** Start **

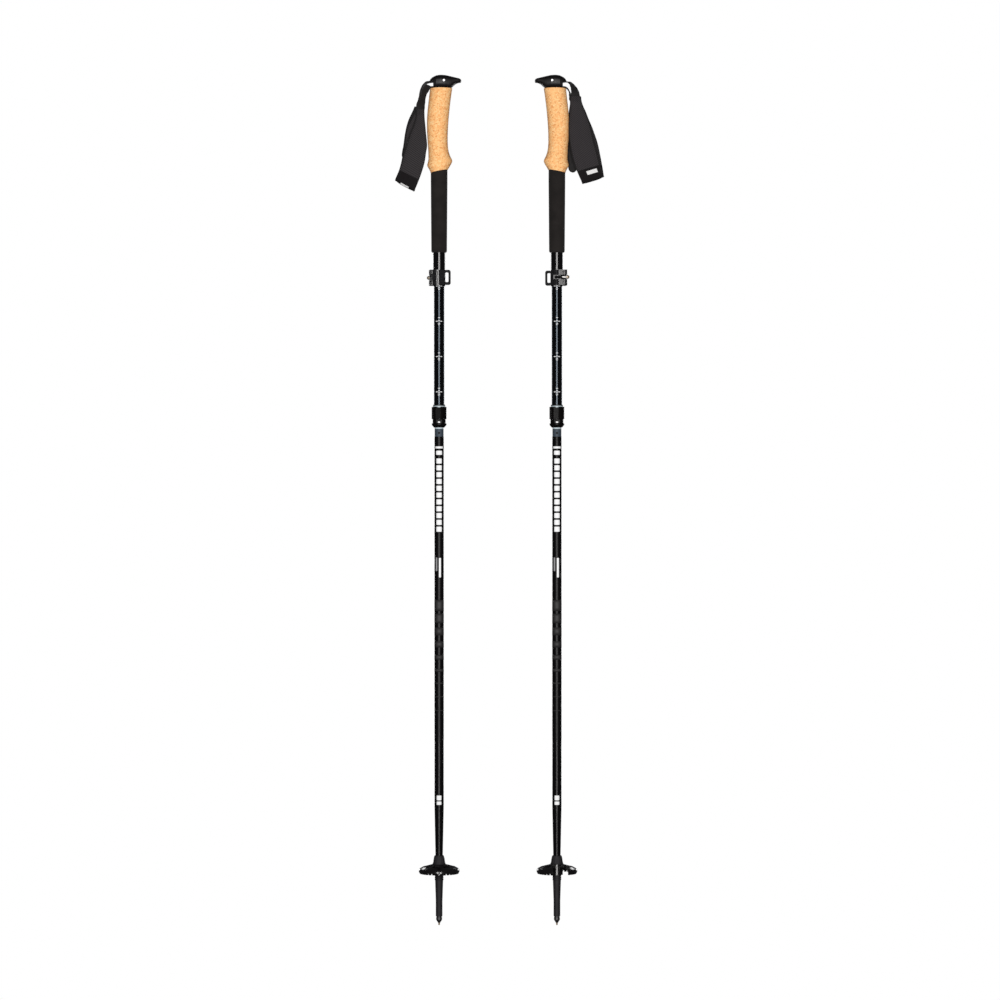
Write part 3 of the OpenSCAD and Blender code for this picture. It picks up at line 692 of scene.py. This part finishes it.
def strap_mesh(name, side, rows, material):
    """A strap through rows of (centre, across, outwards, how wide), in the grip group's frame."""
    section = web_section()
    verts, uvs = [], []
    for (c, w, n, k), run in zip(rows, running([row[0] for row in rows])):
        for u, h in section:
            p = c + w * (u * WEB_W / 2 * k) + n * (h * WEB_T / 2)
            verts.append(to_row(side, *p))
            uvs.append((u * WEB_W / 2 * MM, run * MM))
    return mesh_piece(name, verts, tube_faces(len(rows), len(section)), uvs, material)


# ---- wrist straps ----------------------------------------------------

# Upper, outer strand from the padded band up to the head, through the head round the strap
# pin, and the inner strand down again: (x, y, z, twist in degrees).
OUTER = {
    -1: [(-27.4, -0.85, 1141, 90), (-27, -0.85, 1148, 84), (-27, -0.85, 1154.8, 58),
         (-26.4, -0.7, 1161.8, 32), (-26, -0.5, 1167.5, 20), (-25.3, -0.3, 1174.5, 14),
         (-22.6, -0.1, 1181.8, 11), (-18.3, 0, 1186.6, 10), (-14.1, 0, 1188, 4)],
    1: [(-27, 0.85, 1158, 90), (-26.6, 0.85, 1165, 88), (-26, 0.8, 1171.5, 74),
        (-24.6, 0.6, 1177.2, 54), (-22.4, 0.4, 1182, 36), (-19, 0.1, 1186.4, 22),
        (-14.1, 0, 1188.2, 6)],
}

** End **

▸ **What the exercise asks**: All of the material must be reproduced exactly.

▸ **Exercise response**:
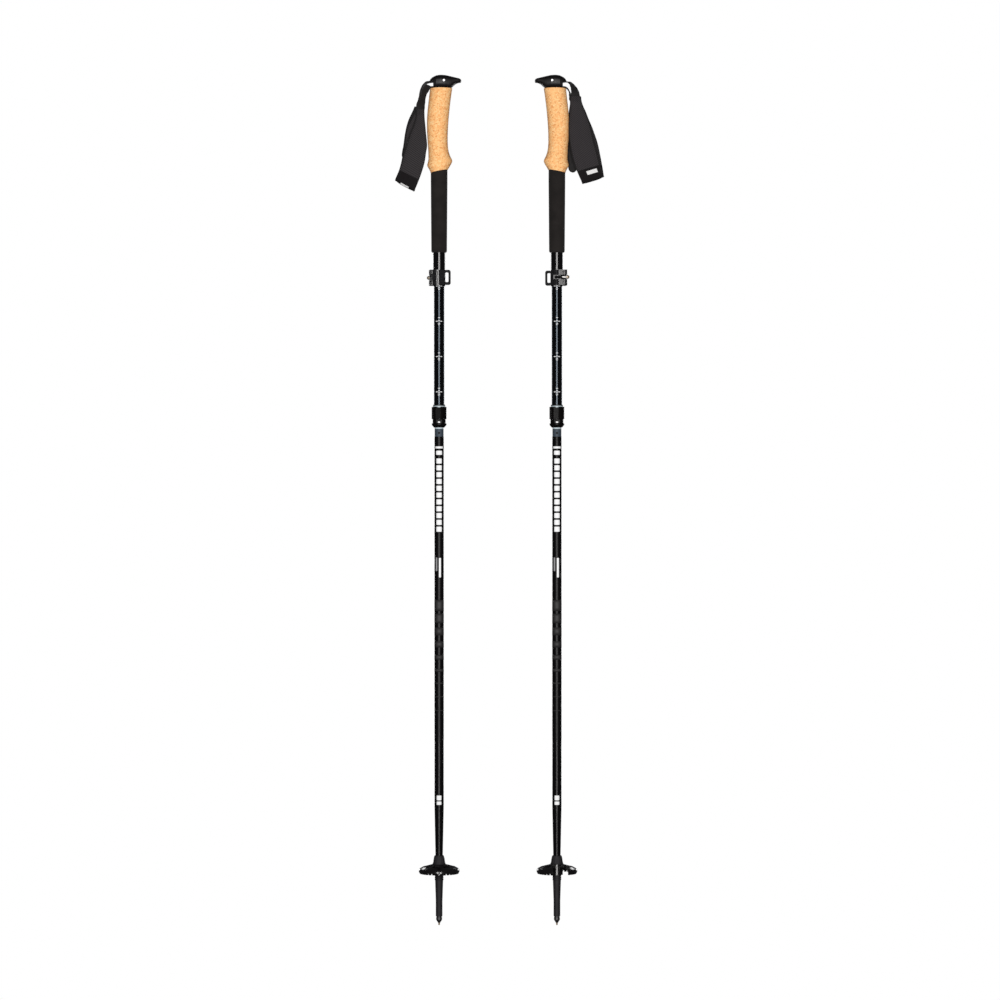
Write part 3 of the OpenSCAD and Blender code for this picture. It picks up at line 692 of scene.py. This part finishes it.
def strap_mesh(name, side, rows, material):
    """A strap through rows of (centre, across, outwards, how wide), in the grip group's frame."""
    section = web_section()
    verts, uvs = [], []
    for (c, w, n, k), run in zip(rows, running([row[0] for row in rows])):
        for u, h in section:
            p = c + w * (u * WEB_W / 2 * k) + n * (h * WEB_T / 2)
            verts.append(to_row(side, *p))
            uvs.append((u * WEB_W / 2 * MM, run * MM))
    return mesh_piece(name, verts, tube_faces(len(rows), len(section)), uvs, material)


# ---- wrist straps ----------------------------------------------------

# Upper, outer strand from the padded band up to the head, through the head round the strap
# pin, and the inner strand down again: (x, y, z, twist in degrees).
OUTER = {
    -1: [(-27.4, -0.85, 1141, 90), (-27, -0.85, 1148, 84), (-27, -0.85, 1154.8, 58),
         (-26.4, -0.7, 1161.8, 32), (-26, -0.5, 1167.5, 20), (-25.3, -0.3, 1174.5, 14),
         (-22.6, -0.1, 1181.8, 11), (-18.3, 0, 1186.6, 10), (-14.1, 0, 1188, 4)],
    1: [(-27, 0.85, 1158, 90), (-26.6, 0.85, 1165, 88), (-26, 0.8, 1171.5, 74),
        (-24.6, 0.6, 1177.2, 54), (-22.4, 0.4, 1182, 36), (-19, 0.1, 1186.4, 22),
        (-14.1, 0, 1188.2, 6)],
}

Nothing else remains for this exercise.